Jung Heung-sik, Head of IT Support, shares how his team led a next-generation warehouse transformation to rein in rising data costs and establish a sovereign data foundation. Anchored by an on-premises deployment of EDB Postgres AI (EDB PG AI) for WarehousePG (WHPG) and integrated within Kyobo’s broader hybrid environment, the new platform is designed to support stable retail operations today while enabling future AI and vector-driven services.

“This next-generation data warehouse construction is meaningful not just as a simple solution replacement, but because it lays the foundation for Kyobo Book Centre to proactively design and operate its data environment. Moving forward, we plan to actively utilize EDB’s Vector DB capabilities to accelerate customer experience innovations, such as AI-based personalized services.”

— Jung Heung-sik, Head of IT Support, Kyobo Book Centre

Modernizing Infrastructure for a New Retail Data Reality

Kyobo Book Centre’s data environment had reached an inflection point. 

Years of digital growth, analytics expansion, and rising customer expectations were converging on infrastructure originally designed for a different era. Core systems supporting web services, applications, and databases had been in place for nearly twenty years, creating growing maintenance complexity and operational risk. At the same time, vendor cost pressures were intensifying, and experienced talent for legacy platforms was becoming harder to source. Recognizing that sustaining service performance required structural change, Kyobo initiated a next-generation transformation to modernize the foundation of its data operations.

Building a Sovereign, Scalable Warehouse Foundation

At the center of the transformation was a re-architected analytics environment built on EDB Postgres® AI (EDB PG AI) for WarehousePG (WHPG). Kyobo established an on-premises data warehouse foundation integrated within its broader hybrid model, enabling horizontal scalability, operational flexibility, and more predictable cost management aligned to its retail data footprint.

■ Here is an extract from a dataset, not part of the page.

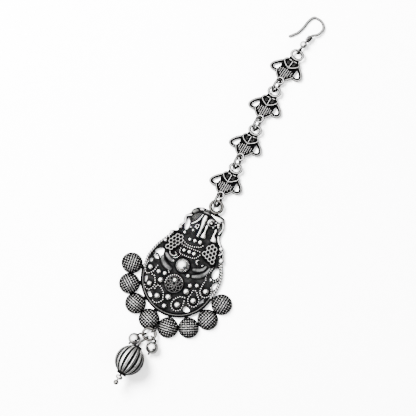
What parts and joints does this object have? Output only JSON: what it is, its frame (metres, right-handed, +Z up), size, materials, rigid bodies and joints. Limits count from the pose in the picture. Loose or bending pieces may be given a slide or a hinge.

“I believe that the ‘latest’ technology isn’t always the ‘best.’ We need to choose the solution that best fits us in terms of the scalability required by the service and from a cost perspective,” explains Jung.

By aligning infrastructure design to business realities rather than trend cycles, Kyobo strengthened its sovereign data foundation while creating a platform capable of scaling analytics sustainably.

Transforming Operations and Customer Experience

Executing the migration required deep coordination across data, applications, and workloads, from SQL conversion to performance validation across fundamentally different database architectures. Jung’s team worked closely with EDB and regional partners to navigate the transition, addressing technical challenges as they surfaced and ensuring operational continuity throughout the project.

“The EDB team—including EDB Korea and their partners—brought deep technical expertise to the project. When migration challenges arose, we worked through them together, validating systems and stress testing until we reached a successful launch,” Jung says.

Over a six-year horizon, Kyobo projects saving more than 1 billion KRW ($697,342 USD) in total cost of ownership (TCO) while improving system stability. Those savings were reinvested into customer-facing improvements, strengthening search performance, payment systems, and platform resilience—even during major demand surges.

Laying the Groundwork for AI Innovation

With its next-generation warehouse environment in place, Kyobo is now extending its platform strategy toward AI enablement. Internal analytics services built on the new environment are already in use, and the company is preparing to vectorize accumulated data assets to support more advanced search, personalization, and engagement capabilities.

Rather than treating AI as a separate initiative, Kyobo is approaching it as a natural extension of its modernized data platform. Supported by EDB’s ongoing partnership, the company is building the technical and operational foundation required to deliver AI-driven services on infrastructure designed for scale, governance, and long-term sustainability.